Joe Nielsen is a Partner at Lowey Dannenberg, P.C. and a member of the Firm’s Antitrust and Healthcare litigation team.
During his 19 years at the Connecticut Attorney General’s Office, he gained extensive experience building antitrust cases from the ground up. After years of developing evidence of antitrust violations, Joe and a team of public antitrust enforcers successfully tried to verdict the claims made by 33 State Attorney Generals that Apple and several large book publishers conspired to raise e-book prices. When a Southern District of New York court found that Apple had violated the antitrust laws after a three-week trial on liability, Apple agreed to pay $400 million if its appeals were rejected. They were, and Joe’s multi-year effort paid off, and the victims received meaningful results.
Most recently, Mr. Nielsen headed a team of 54 states and U.S. territories prosecuting one of the largest antitrust conspiracies in U.S. history. Having received limited information that certain generic pharmaceutical manufacturers raised the prices of generic drugs, Joe sprang into action and issued civil investigative demands. He then led a team of lawyers reviewing reams of produced documents and discovered massive industry wrongdoing, including several collusive price increases that exceeded 1000%. During the last decade, he has litigated this sprawling case on behalf of the states.
Joe’s efforts on the Generics case will continue even as he has returned to private practice.

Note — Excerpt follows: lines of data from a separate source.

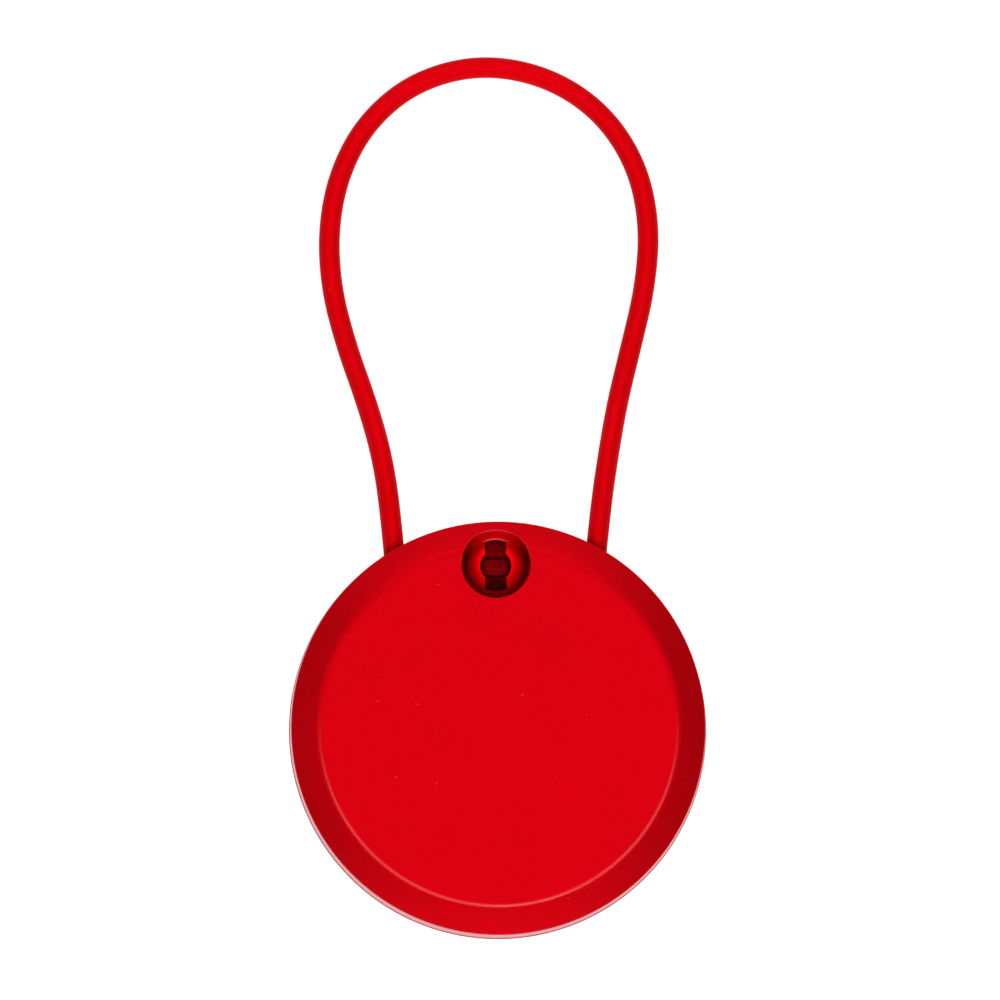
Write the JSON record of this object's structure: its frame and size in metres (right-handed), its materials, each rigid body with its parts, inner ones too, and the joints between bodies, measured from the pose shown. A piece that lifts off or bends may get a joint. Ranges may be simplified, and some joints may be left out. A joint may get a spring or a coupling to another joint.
{
  "type": "clicker trainer",
  "caption": "Round bevelled clicker trainer lying on its back, with a thumb button in its rear face and a sheathed cord loop held by a keyed turn-lock.",
  "frame": {"origin": "centre of the case's foot ring, on the plane it rests on", "axes": "+Z out of the plain front face, +Y from the case towards the cord loop"},
  "size_m": [0.05, 0.1071, 0.012],
  "materials": {
    "red_case": "fine satin texture",
    "red_button": "satin",
    "red_rotor": "satin",
    "red_sheath": "smooth extruded sheath",
    "zinc_steel": "zinc plated",
    "spring_steel": "rolled",
    "bright_steel": "fine ground",
    "cast_zinc": "die cast",
    "brass_ferrule": "turned"
  },
  "bodies": {
    "case": {"front_shell": "red_case", "rear_shell": "red_case", "case_screws": "zinc_steel", "click_leaf": "spring_steel", "leaf_clamp": "bright_steel", "leaf_screws": "zinc_steel", "bolt_spring": "spring_steel", "lock_case": "cast_zinc", "lock_cover": "bright_steel", "lock_screws": "zinc_steel", "plug_sleeve": "bright_steel", "release_plug": "bright_steel", "fixed_ferrule": "brass_ferrule", "wire_ends": "bright_steel", "cord_clamp": "red_case", "clamp_screw": "zinc_steel", "loop_cord": "red_sheath"},
    "button": {"click_button": "red_button"},
    "rotor": {"lock_rotor": "red_rotor", "rotor_clip": "spring_steel"},
    "bolt": {"lock_bolt": "bright_steel"}
  },
  "joints": [
    {"name": "button_press", "type": "slide", "parent": "case", "child": "button", "axis": [0, 0, 1], "range_m": [0, 0.0014], "stiffness_N_per_m": 600, "springref_m": -0.0005, "deforming": ["click_leaf"]},
    {"name": "lock_turn", "type": "hinge", "parent": "case", "child": "rotor", "pos_m": [0, 0.0195, 0.0049], "axis": [0, 0, -1], "range_deg": [0, 90]},
    {"name": "bolt_slide", "type": "slide", "parent": "case", "child": "bolt", "axis": [-1, 0, 0], "range_m": [0, 0.00156], "deforming": ["bolt_spring"]}
  ],
  "couplings": [
    {"joint": "lock_turn", "follows": "bolt_slide", "rad_per_m": 1009.8}
  ]
}
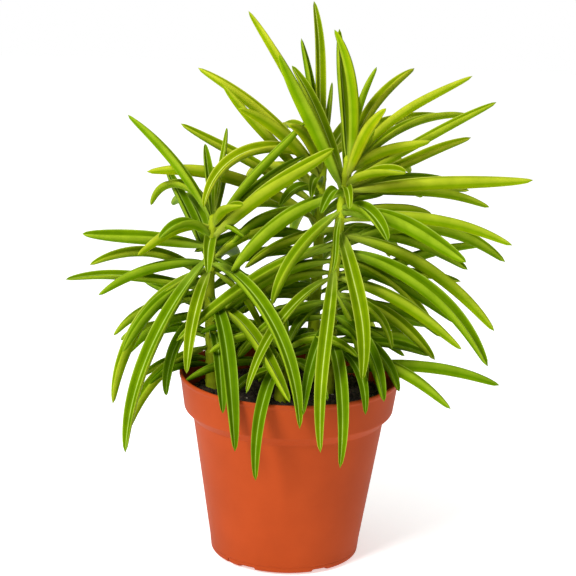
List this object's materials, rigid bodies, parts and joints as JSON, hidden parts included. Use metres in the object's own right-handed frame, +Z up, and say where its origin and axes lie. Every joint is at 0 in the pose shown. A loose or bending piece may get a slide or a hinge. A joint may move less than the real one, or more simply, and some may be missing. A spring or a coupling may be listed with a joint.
{
  "type": "potted plant",
  "caption": "Potted peperomia: bushy foliage of long folded pointed leaves on upright stems, in a round tapered nursery pot filled with soil",
  "frame": {"origin": "centre of the pot's flat underside, on the pot's axis", "axes": "+Z up along the pot's axis, -Y towards the front, +X to the right"},
  "size_m": [0.2187, 0.1699, 0.2621],
  "materials": {
    "pot": "satin terracotta",
    "soil": "rough dark peat",
    "stem": "smooth green",
    "leaf": "waxy green"
  },
  "bodies": {
    "root": {"leaf_A01": "leaf", "leaf_A02": "leaf", "leaf_A03": "leaf", "leaf_A04": "leaf", "leaf_A05": "leaf", "leaf_A06": "leaf", "leaf_A07": "leaf", "leaf_A08": "leaf", "leaf_A09": "leaf", "leaf_A10": "leaf", "leaf_A11": "leaf", "leaf_A12": "leaf", "leaf_A13": "leaf", "leaf_A14": "leaf", "leaf_A15": "leaf", "leaf_A16": "leaf", "leaf_A17": "leaf", "leaf_A18": "leaf", "leaf_B01": "leaf", "leaf_B02": "leaf", "leaf_B03": "leaf", "leaf_B04": "leaf", "leaf_B05": "leaf", "leaf_B06": "leaf", "leaf_B07": "leaf", "leaf_B08": "leaf", "leaf_B09": "leaf", "leaf_B10": "leaf", "leaf_B11": "leaf", "leaf_B12": "leaf", "leaf_B13": "leaf", "leaf_B14": "leaf", "leaf_B15": "leaf", "leaf_B16": "leaf", "leaf_B17": "leaf", "leaf_B18": "leaf", "leaf_B19": "leaf", "leaf_B20": "leaf", "leaf_B21": "leaf", "leaf_B22": "leaf", "leaf_B23": "leaf", "leaf_B24": "leaf", "leaf_B25": "leaf", "leaf_B26": "leaf", "leaf_B27": "leaf", "leaf_C01": "leaf", "leaf_C02": "leaf", "leaf_C03": "leaf", "leaf_C04": "leaf", "leaf_C05": "leaf", "leaf_C06": "leaf", "leaf_C07": "leaf", "leaf_D01": "leaf", "pot": "pot", "soil": "soil", "stem_A": "stem", "stem_B": "stem", "stem_C": "stem", "stem_D": "stem"}
  },
  "joints": []
}
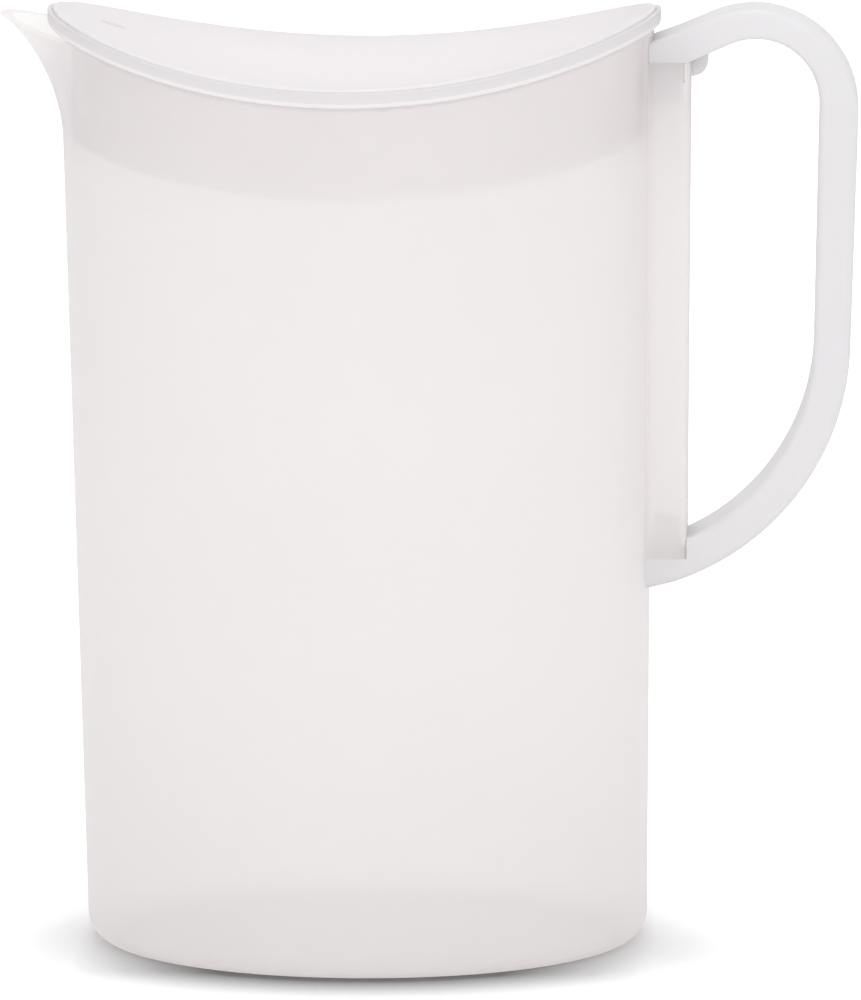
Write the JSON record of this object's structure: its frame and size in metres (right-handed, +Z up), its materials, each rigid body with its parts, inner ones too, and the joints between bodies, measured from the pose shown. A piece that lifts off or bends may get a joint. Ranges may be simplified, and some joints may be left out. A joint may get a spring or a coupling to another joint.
{
  "type": "pitcher with lift-off lid",
  "caption": "Translucent round pitcher with a pouring spout, a clip-on C-shaped handle and a saddle-shaped lift-off lid with a deep slotted skirt.",
  "frame": {"origin": "middle of the flat base, on the surface the pitcher stands on", "axes": "+Z up, +X towards the handle, -X towards the spout; mirror-symmetric about the XZ plane"},
  "size_m": [0.1841, 0.1306, 0.2019],
  "materials": {
    "jug_plastic": "natural polypropylene, milky translucent, satin",
    "handle_plastic": "natural polypropylene, milky translucent, semi-gloss",
    "lid_plastic": "natural polypropylene, milky translucent, satin"
  },
  "bodies": {
    "jug": {"jug_body": "jug_plastic", "handle": "handle_plastic"},
    "lid": {"lid": "lid_plastic"}
  },
  "joints": [
    {"name": "lid_lift", "type": "slide", "parent": "jug", "child": "lid", "axis": [0, 0, 1], "range_m": [0, 0.06]}
  ]
}
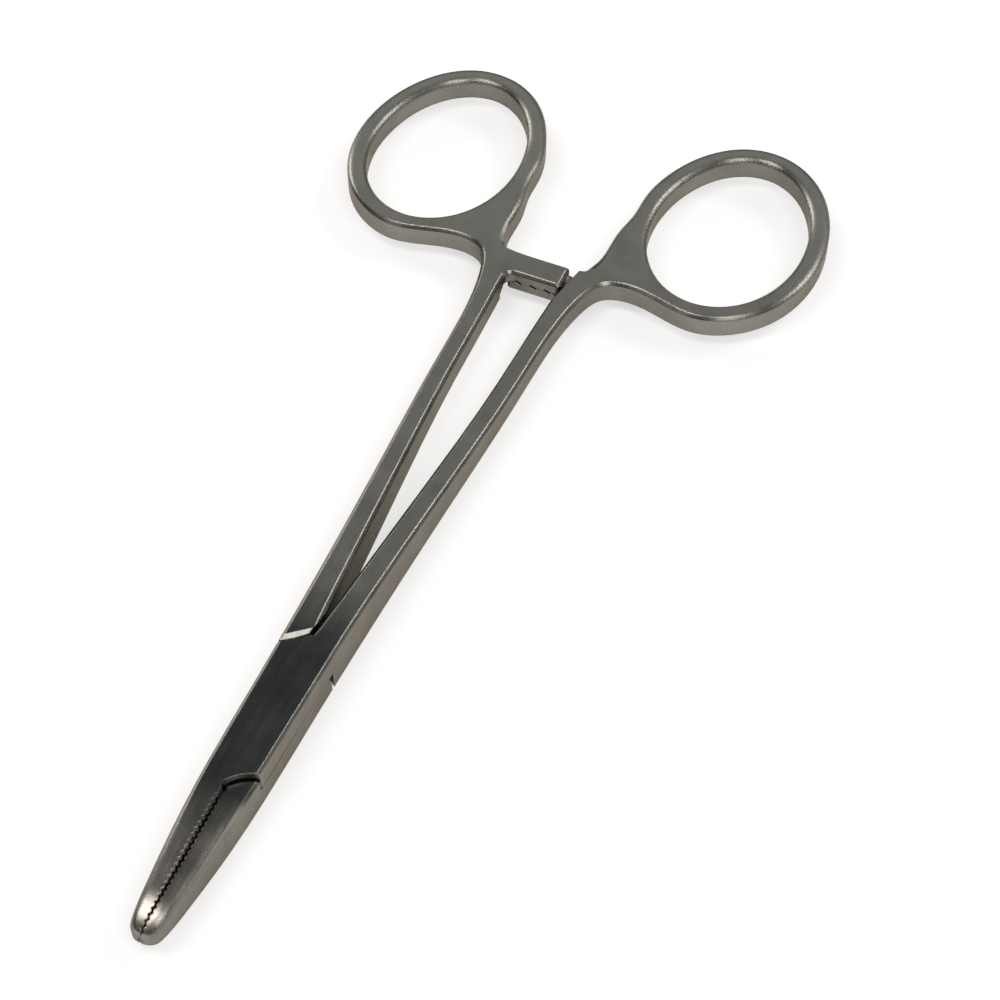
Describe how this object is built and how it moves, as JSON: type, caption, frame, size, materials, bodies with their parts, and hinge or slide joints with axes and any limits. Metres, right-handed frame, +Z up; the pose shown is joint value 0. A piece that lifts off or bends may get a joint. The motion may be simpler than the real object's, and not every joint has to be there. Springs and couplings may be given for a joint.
{
  "type": "needle holder",
  "caption": "Satin steel surgical needle holder with slim serrated jaws, lapped screw joint, long straight shanks, ratchet bars and oval finger rings, closed.",
  "frame": {"origin": "On the flat underside of the joint, 5 mm behind the pivot axis.", "axes": "+Y from the tips to the finger rings, +Z up out of the joint, +X towards the upper arm's ring."},
  "size_m": [0.0672, 0.1399, 0.0061],
  "materials": {
    "satin_steel": "satin",
    "screw_steel": "satin"
  },
  "bodies": {
    "upper": {"upper_arm": "satin_steel", "pivot_screw": "screw_steel"},
    "lower": {"lower_arm": "satin_steel"}
  },
  "joints": [
    {"name": "jaw_hinge", "type": "hinge", "parent": "upper", "child": "lower", "pos_m": [0, -0.005, 0.00305], "axis": [0, 0, 1], "range_deg": [0, 32]}
  ]
}
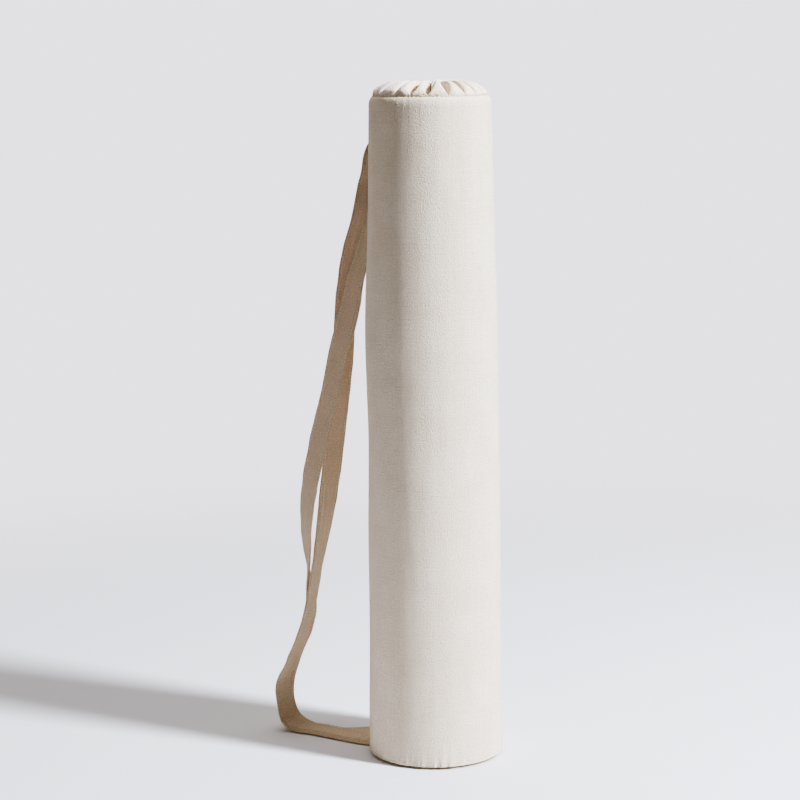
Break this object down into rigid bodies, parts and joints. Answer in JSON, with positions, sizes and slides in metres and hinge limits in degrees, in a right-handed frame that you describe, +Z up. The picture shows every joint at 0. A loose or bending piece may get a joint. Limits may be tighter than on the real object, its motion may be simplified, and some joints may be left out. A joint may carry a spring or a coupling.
{
  "type": "yoga mat bag",
  "caption": "Tall round cloth bag for a rolled exercise mat, with a pleated gathered top and cloth carry straps that hang behind it.",
  "frame": {"origin": "middle of the base panel, on the floor that the bag stands on", "axes": "+Z up along the bag, -Y towards the front, +X to the right seen from the front, so the straps hang towards -X and +Y"},
  "size_m": [0.2198, 0.1634, 0.6305],
  "materials": {
    "body_cloth": "undyed plain woven cotton and linen, matt",
    "top_cloth": "undyed plain woven cotton and linen, matt, in pleats",
    "base_cloth": "undyed plain woven cotton and linen, matt",
    "strap_cloth": "undyed woven cotton tape, matt, stitched along both edges"
  },
  "bodies": {
    "root": {"base_panel": "base_cloth", "tube_body": "body_cloth", "gathered_top": "top_cloth", "strap_front": "strap_cloth", "strap_rear": "strap_cloth"}
  },
  "joints": []
}
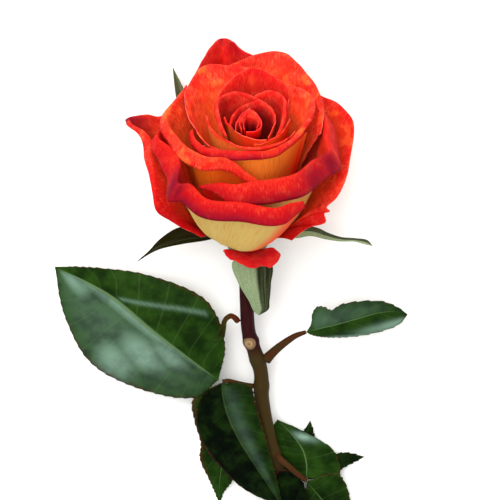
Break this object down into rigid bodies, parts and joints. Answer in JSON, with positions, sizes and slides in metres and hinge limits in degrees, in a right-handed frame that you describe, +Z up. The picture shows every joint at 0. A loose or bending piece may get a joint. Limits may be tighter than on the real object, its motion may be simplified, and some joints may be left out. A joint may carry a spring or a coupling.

With Lowey representing many of the largest institutional buyers of generic drugs in the Nation, including Aetna, Humana, Elevance Health, and over 70 other health insurers, Joe’s deep knowledge of evidence and extensive litigation expertise will well serve his new private clients as their cases head to trial.
Education:
B.A Univeristy of Connecticut (1994)
J.D. Seton Hall University School of Law (1998), Summa Cum Laude
Bar/Court Admissions:
State of Connecticut, the District of Connecticut, the Second and Third Circuit Courts of Appeal, and the U.S. Supreme Court.